Atlas 950 Super Node: Q4 2026, integrating 8,192 Ascend 950 DT cards across 160 cabinets (128 compute, 32 communication), delivering 8 EFLOPS FP8, 16 EFLOPS FP4, and 16 PB/s interconnect bandwidth over 1,000 square meters. This aligns with NVIDIA’s Scale Up (vertical expansion).
Atlas 950 Super Cluster: Also Q4 2026, combining 64 Super Nodes with over 520,000 Ascend cards, spanning 64,000 square meters, achieving 524 EFLOPS FP8 and 1 ZFLOPS FP4. This mirrors NVIDIA’s Scale Out (horizontal expansion).
Atlas 960 Super Cluster: 2027, scaling to “million-level” GPUs and 4 ZFLOPS FP4.

Xu claimed the Atlas 950 Super Node offers 6.7x NVIDIA’s NVL144 compute, 15x memory, and 62x bandwidth, while the Super Cluster surpasses xAI’s Colossus by 1.3x. Over 300 Atlas 900 systems already deployed validate Huawei’s scaling capability.

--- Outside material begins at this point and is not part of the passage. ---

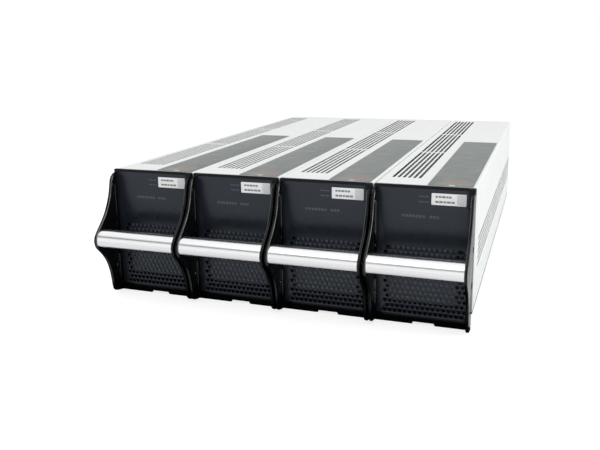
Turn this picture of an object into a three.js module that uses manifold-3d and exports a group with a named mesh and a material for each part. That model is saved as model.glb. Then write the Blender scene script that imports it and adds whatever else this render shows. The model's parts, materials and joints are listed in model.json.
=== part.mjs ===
// A row of four hot-swap battery units for a 19-inch rack.
//
// Units: millimetres. +Z up, -Y is the front (the grab bars), +X to the right seen from the front.
// Origin: centre of the row's bounding box in X and Y, at the bottom edge of the front bezels in Z.
// Each unit is a long steel box (folded outer cover over a base pan) with a moulded front bezel whose
// two side cheeks carry an aluminium grab bar. Inside are two layers of four sealed 12 V blocks lying
// on their sides, a pad between the layers, the wiring, a string fuse and a rear power connector.

import * as THREE from 'three';
import { mergeVertices } from 'three/addons/utils/BufferGeometryUtils.js';
import Module from 'manifold-3d';

const wasm = await Module();
wasm.setup();

// ---------------------------------------------------------------- driving dimensions
const UNITS = 4;
const PITCH = 109;            // bay pitch across the rack
const BEZEL_HALF = 53.1;      // half width of the front bezel
const BODY_HALF = 54.0;       // half width of the steel box
const BEZEL_H = 157;          // bezel's top edge
const SKIRT = 19;             // underside of the box
const TOP_Z = 156.2;          // top face of the steel box
const SHEET = 1.2;            // steel thickness
const BODY_Y0 = 3.3;          // front edge of the outer cover, behind the bezel face
const BODY_Y1 = 638;          // rear edge of the outer cover
const BODY_END = 640;         // rearmost face (connector flange)
const PANEL_T = 3;            // bezel panel thickness
const CHEEK_T = 2.4;          // side cheek thickness
const NOSE_Y = -50;           // foremost point of the cheeks
const PANEL_Z0 = 2;           // bottom edge of the bezel, which is the row's lowest point
const NOTCH_X = [-8.5, 14];  // notch in the bezel's bottom edge
const NOTCH_H = 4.6;
const LINER_Y = 4.2;          // rear of the liner behind the bezel's skirt
const LEDGE_H = 2.6;          // visible edge of the base pan
const VENT_PITCH = 5.9;
const VENT_W = 3.5;
const TOP_VENTS = 6;
const TOP_VENT_X0 = -41.7;      // first top slot's centre line
const SIDE_VENTS = 5;
const SIDE_VENT_W = 4;
const SIDE_VENT_Z0 = 62;      // first side slot's centre line
const SIDE_VENT_PITCH = 7.4;
const VENT_Y = [[43, 231], [234, 421], [424, 612]];
const LABEL = { x: [2.5, 50], y: [8, 342], t: 0.3, gap: 0.12 };
const STICKER = { x: [8.5, 44.5], z: [137.2, 149.7], t: 0.3, gap: 0.12 };
const BAFFLE = { x: [-36, 36.5], y: [3.15, 4.35], z: [26.5, 96] };  // dust baffle behind the bezel's perforation
const BLOCK = { l: 151, t: 65, h: 94 };  // one 12 V block: length, thickness, height without terminals
const BLOCK_GAP = 1;
const BLOCK_X0 = -50.5;
const BLOCK_Y0 = 8;
const LOWER_Z = 20.6;
const PAD_T = 1.6;
const FIT = 0.3;              // clearance between touching pieces

// Side outline of a cheek, front edge, from the top down: [y, z]
const CHEEK = [
  [1.9, 152.9], [-3.6, 152.0], [-8.0, 149.4], [-11.0, 145.0], [-13.0, 137.2], [-15.9, 127.3], [-20.6, 117.0],
  [-27.0, 106.5], [-34.3, 98.2], [-42.6, 90.2], [-48.0, 84.0], [-50.0, 79.2], [-50.0, 75.2], [-47.6, 69.0],
  [-41.0, 62.3], [-34.0, 54.4], [-28.4, 45.5], [-24.0, 34.6], [-21.4, 23.0], [-19.8, 12.4], [-18.0, 7.8], [-14.6, 5.2], [-9.0, 3.5], [-2.0, 2.2],
];

// Section of the grab bar, counter-clockwise seen from +X: [y, z]
const BAR = [
  [-33.0, 87.6], [-36.0, 88.9], [-40.0, 88.9], [-43.6, 87.0], [-46.6, 84.0], [-48.3, 80.6], [-48.9, 77.4],
  [-48.5, 74.2], [-47.0, 71.6], [-44.4, 69.8], [-41.0, 69.0], [-37.0, 69.2], [-34.0, 70.2], [-33.0, 71.6],
];

const BAR_C = [-41, 79];      // where the bar's end screws go: [y, z]

// ---------------------------------------------------------------- helpers
function toSolid(geometry) {
  const g = geometry.clone();
  g.deleteAttribute('normal');
  g.deleteAttribute('uv');
  const m = mergeVertices(g, 1e-5);
  return new wasm.Manifold(new wasm.Mesh({
    numProp: 3,
    vertProperties: new Float32Array(m.attributes.position.array),
    triVerts: new Uint32Array(m.index.array),
  }));
}

function toGeometry(solid) {
  const mesh = solid.getMesh();
  const g = new THREE.BufferGeometry();
  g.setAttribute('position', new THREE.BufferAttribute(new Float32Array(mesh.vertProperties), 3));
  g.setIndex(new THREE.BufferAttribute(new Uint32Array(mesh.triVerts), 1));
  g.computeVertexNormals();
  return g;
}

const union = (list) => list.reduce((a, b) => a.add(b));
const cut = (a, list) => list.reduce((s, b) => s.subtract(b), a);

// a box between two corners
function box([x0, x1], [y0, y1], [z0, z1]) {
  const g = new THREE.BoxGeometry(x1 - x0, y1 - y0, z1 - z0);
  g.translate((x0 + x1) / 2, (y0 + y1) / 2, (z0 + z1) / 2);
  return toSolid(g);
}

// a YZ outline carried along X
function alongX(points, x0, x1) {
  const shape = new THREE.Shape(points.map(([y, z]) => new THREE.Vector2(y, z)));
  const g = new THREE.ExtrudeGeometry(shape, { depth: x1 - x0, bevelEnabled: false });
  // shape X -> row Y, shape Y -> row Z, depth -> row X
  g.applyMatrix4(new THREE.Matrix4().set(0, 0, 1, x0, 1, 0, 0, 0, 0, 1, 0, 0, 0, 0, 0, 1));
  return toSolid(g);
}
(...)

Chapter 3: NVIDIA’s Strategy vs. Huawei’s Domestic Focus

NVIDIA’s Jensen Huang outlined a three-dimensional strategy: Scale Up (single-server expansion), Scale Out (multi-server clusters), and Scale Across (global infrastructure). Huawei adopts the first two—Super Nodes for Scale Up, Super Clusters for Scale Out—but skips Scale Across, citing immature global AI infrastructure and geopolitical complexities.In China, NVIDIA’s H20 is restricted, and RTX Pro 6000D testing has stalled. Huawei’s CloudMatrix 384 (384 Ascend 910C cards) rivals NVIDIA’s GB200 NVL72, occasionally outperforming it. Alibaba, Baidu, and others are adopting Ascend, with DeepSeek’s R1 model, trained on Huawei chips, matching GPT-4 performance.NVIDIA’s CUDA ecosystem remains a hurdle. Huawei’s open-source CANN framework is gaining traction, but developer migration is slow.

Chapter 4: Ecosystem and Challenges

Huawei is building an ecosystem with over 10,000 partners across ISP, telecom, and manufacturing. At Connect 2025, Ascend Computing President Zhang Dingxuan announced open-source shared memory for SuperPoD chip pooling. The TaiShan 950 SuperPoD, using Kunpeng, pioneers general-purpose computing, boosting GaussDB performance 2.9x over traditional mainframes.Challenges persist: SMIC’s 5nm yield is limited, and Huawei’s HBM scaling needs time. Geopolitical risks, like tighter U.S. sanctions, could disrupt the plan.

Conclusion: A New AI Era by 2028?

Xu concluded: “If we achieve chip mass production with viable yield and cost, and deploy Lingqu interconnect successfully, replacing NVIDIA in China’s AI market is realistic and inevitable.”By 2028, Huawei envisions million-scale Ascend clusters powering data centers, enabling models like DeepSeek-R2 to rival global leaders. While NVIDIA may dominate the West, Huawei could claim China’s AI throne, driven by scale, interconnect innovation, and domestic policy. The stage is set for a seismic shift in the AI landscape.